Building the Road to Cacao

Up here in Minnesota, folks say we have two seasons: winter and road construction. It's hard to say which is better. Ice covered roads peppered with bone jarring pot-holes or busy freeways narrowed down to one lane smack dab in the middle of rush hour. Flip a coin. Either way, it's better than this:

Imagine hauling cacao, produce, and other supplies up and down a mile long stretch of winding mountain path. Twisted, treacherous, washed out by rain, and often blocked by runoff and natural debris. For the farmers and families of La Colonia, it was business as usual. Just another day in the life.

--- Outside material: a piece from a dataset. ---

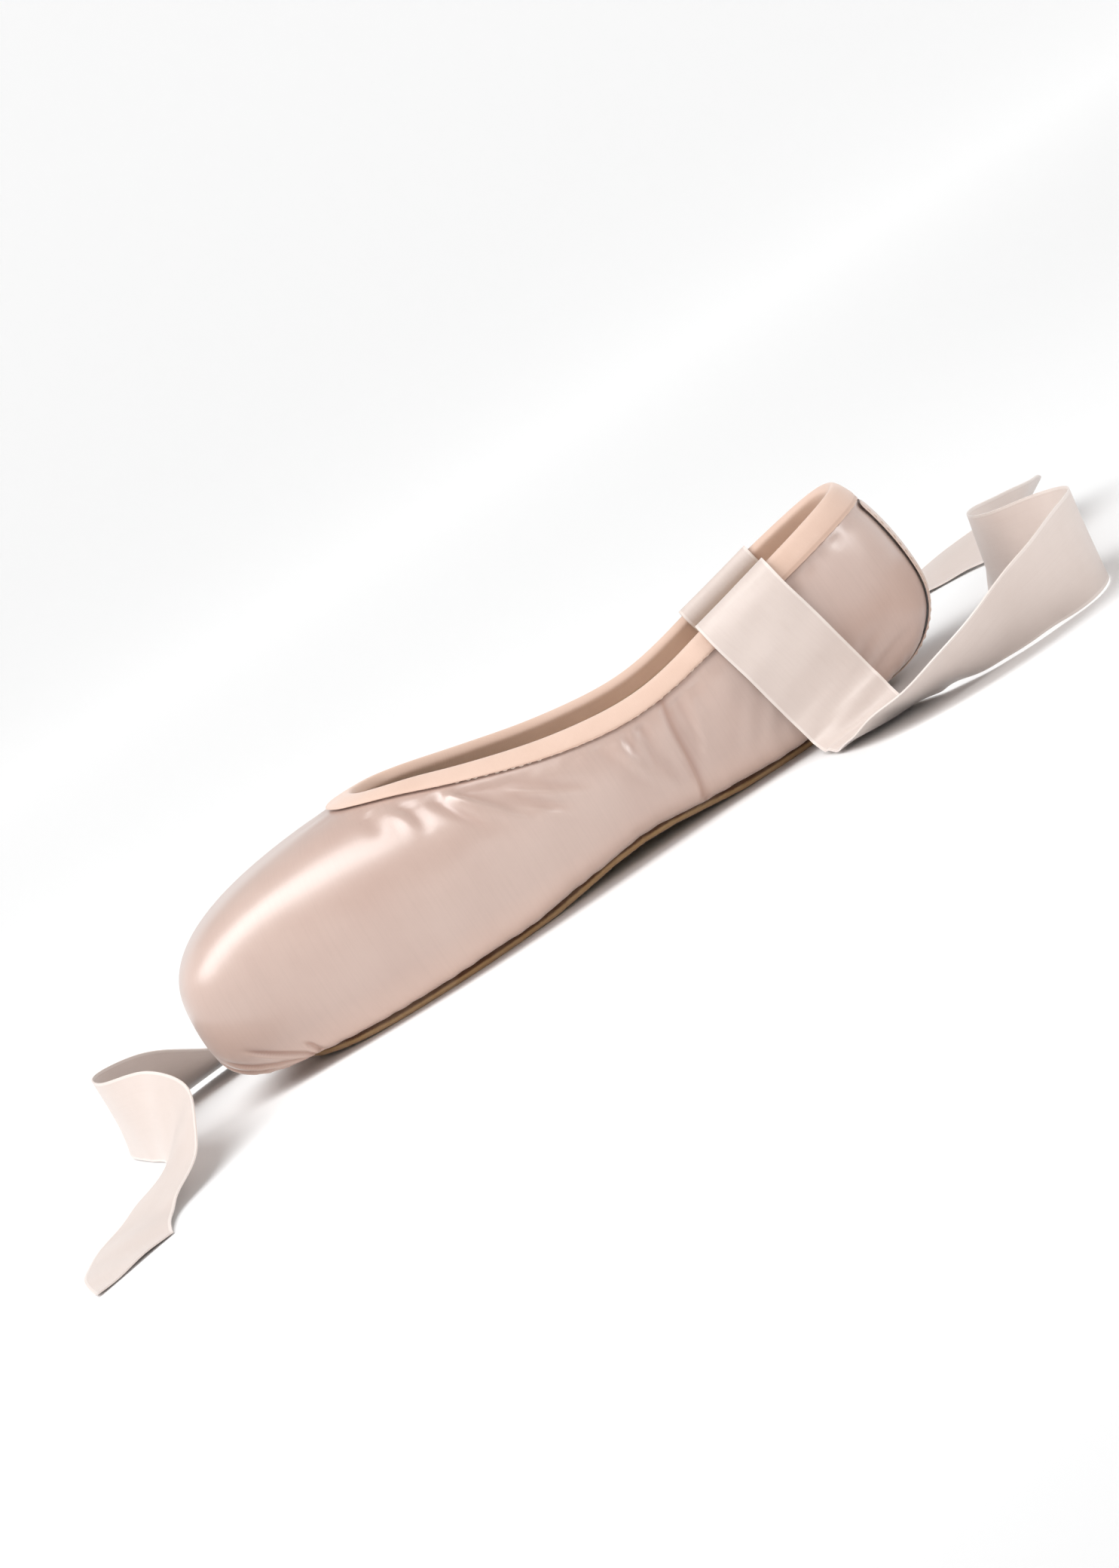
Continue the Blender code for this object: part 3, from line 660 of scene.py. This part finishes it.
def edge_loop(mesh, lowest):
    """The edge between the satin and the wall's rim above a height, in order, from the throat on."""
    beside = {}
    edges = {}
    for face in mesh.polygons:
        for key in face.edge_keys:
            edges.setdefault(key, set()).add(face.material_index)
    for (a, b), sides in edges.items():
        if len(sides) == 2 and min(mesh.vertices[a].co.z, mesh.vertices[b].co.z) > lowest:
            beside.setdefault(a, []).append(b)
            beside.setdefault(b, []).append(a)
    first = max(beside, key=lambda v: mesh.vertices[v].co.x)
    loop = [first, max(beside[first], key=lambda v: mesh.vertices[v].co.y)]
    while loop[-1] != first:
        loop.append(next(v for v in beside[loop[-1]] if v != loop[-2]))
    return np.array([mesh.vertices[v].co for v in loop])


collar_line = edge_loop(upper.data, CORE_HEIGHT)
places, normals = read_points(upper.data)
outside = np.zeros(len(places), bool)
outside[[v for face in outer_skin for v in face]] = True
below_collar, along_collar, _, _ = nearest_on_line(places, collar_line[::3])

# Distance round the shoe from the toe, the same on both sides, and height plus the way in from the outline.
plan = np.array([on_skin(1, share, 0) for share in np.linspace(1, 0, 80)]) * (1, 1, 0)
halved = places * (1, 0, 0) + np.abs(places) * (0, 1, 0)
inward, round_shoe, _, _ = nearest_on_line(halved, plan)
add_cloth_map(upper.data, np.stack([round_shoe, places[:, 2] + inward], axis=1))

# Folds placed one by one. Each has its side, its places of (around, rise), its depth and width in
# millimetres, and the side that its ridge stands on.
Fold = namedtuple("Fold", "side points depth width lean")
LEFT, RIGHT = 1, -1
FOLDS = (
    # Short folds that fan down and back from the binding beside the throat
    Fold(LEFT, ((0.600, 47), (0.565, 30), (0.515, 8)), 1.5, 1.8, 1),
    Fold(LEFT, ((0.575, 41), (0.540, 25), (0.480, 2)), 1.25, 1.6, 1),
    Fold(LEFT, ((0.622, 50), (0.602, 32), (0.575, 14)), 0.95, 1.6, -1),
    Fold(LEFT, ((0.552, 36), (0.505, 22), (0.450, 8)), 0.95, 1.5, 1),
    Fold(LEFT, ((0.665, 57), (0.648, 44), (0.640, 28)), 0.7, 1.9, 1),
    Fold(LEFT, ((0.705, 66), (0.692, 52), (0.690, 38)), 0.45, 2.0, -1),
    # Soft folds on both sides of the side seam
    Fold(LEFT, ((0.373, 30), (0.378, 8), (0.366, -22)), 1.2, 1.4, 1),
    Fold(LEFT, ((0.398, 28), (0.390, 5), (0.374, -20)), 0.8, 1.5, 1),
    Fold(LEFT, ((0.318, 30), (0.326, 8), (0.345, -20)), 0.9, 1.7, -1),
    Fold(LEFT, ((0.430, 26), (0.415, 6), (0.395, -14)), 0.5, 2.0, -1),
    # Faint drags across the quarter, up towards the heel
    Fold(LEFT, ((0.315, -26), (0.275, -2), (0.235, 20)), 0.25, 2.2, 1),
    Fold(LEFT, ((0.285, -27), (0.245, -3), (0.205, 20)), 0.3, 2.4, 1),
    Fold(LEFT, ((0.255, -28), (0.215, -4), (0.175, 21)), 0.22, 2.2, 1),
    Fold(LEFT, ((0.225, -28), (0.185, -5), (0.145, 20)), 0.3, 2.4, 1),
    # Folds that fan out above the rear end of the sole
    Fold(LEFT, ((0.168, -29), (0.125, -14), (0.078, -2)), 0.45, 1.6, 1),
    Fold(LEFT, ((0.150, -33), (0.100, -23), (0.052, -14)), 0.45, 1.5, -1),
    Fold(LEFT, ((0.180, -23), (0.145, -8), (0.105, 7)), 0.3, 1.8, 1),
    # Deep diagonal folds on the other side, from beside the throat to the waist
    Fold(RIGHT, ((0.600, 47), (0.520, 27), (0.430, 4), (0.385, -14)), 1.2, 2.2, 1),
    Fold(RIGHT, ((0.568, 39), (0.490, 17), (0.410, -4), (0.372, -20)), 0.9, 2.0, 1),
    Fold(RIGHT, ((0.632, 51), (0.570, 30), (0.500, 8), (0.440, -8)), 0.6, 2.3, -1),
    Fold(RIGHT, ((0.372, 28), (0.372, 5), (0.362, -22)), 0.7, 1.6, 1),
    Fold(RIGHT, ((0.350, -26), (0.310, -6), (0.262, 12)), 0.5, 2.2, 1),
    Fold(RIGHT, ((0.325, -27), (0.280, -10), (0.225, 4)), 0.4, 2.2, -1),
    Fold(RIGHT, ((0.172, -29), (0.130, -12), (0.085, 2)), 0.7, 1.7, 1),
    Fold(RIGHT, ((0.158, -32), (0.108, -22), (0.060, -10)), 0.6, 1.6, 1),
    Fold(RIGHT, ((0.190, -24), (0.160, -6), (0.120, 12)), 0.4, 2.0, -1),
)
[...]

As their cacao revenue grew, the community voted to bring in electricity, which required a road for heavy equipment. A good road, able to support large flatbed trailers carrying huge poles and spools of heavy duty power lines. This will be a big project for a small group with huge hearts.

The community elects Ms. Elucadia Soza to lead the project. First thing she does is organize the volunteer labor force. Thirty families, spread out in 10 teams of 3 families each, are assigned responsibility for their section of the road. Armed only with shovels and pick axes, they begin by removing debris, filling in gaps and cutting edges so the skinny path becomes the width of a truck.

Next, Elucadia reaches out to the municipal government of Rancho Grande. She will need over 40 tons of sand, clay, and gravel transported up the mountain. The local government agrees to haul the materials by truck up the path as it is widened and flattened, depositing piles every tenth of a mile or so.

But things don't always work out as planned in Nicaragua. Resources are stretched too thin and the small government cannot make good on its promise. The materials are left on the bottom of the mountain. It's now up to the families to haul it up by hand, one wheelbarrow at a time. And yet they persevered.

And then there's the rain. They don't call it a rainforest for nothing. The more they built, the more the water liked it. Even light downpours washed out whole sections of road before the clay and gravel could get tamped down, causing them to start over time and time again. And yet they persevered.

The road is finally complete, but their work is never done. The rains continue to aimlessly wash away entire sections and deposit random debris. Elucadia has organized repair teams based on proximity of homes to the road. For them, road construction season lasts all year. And yet they persevere, happy to have a road at all.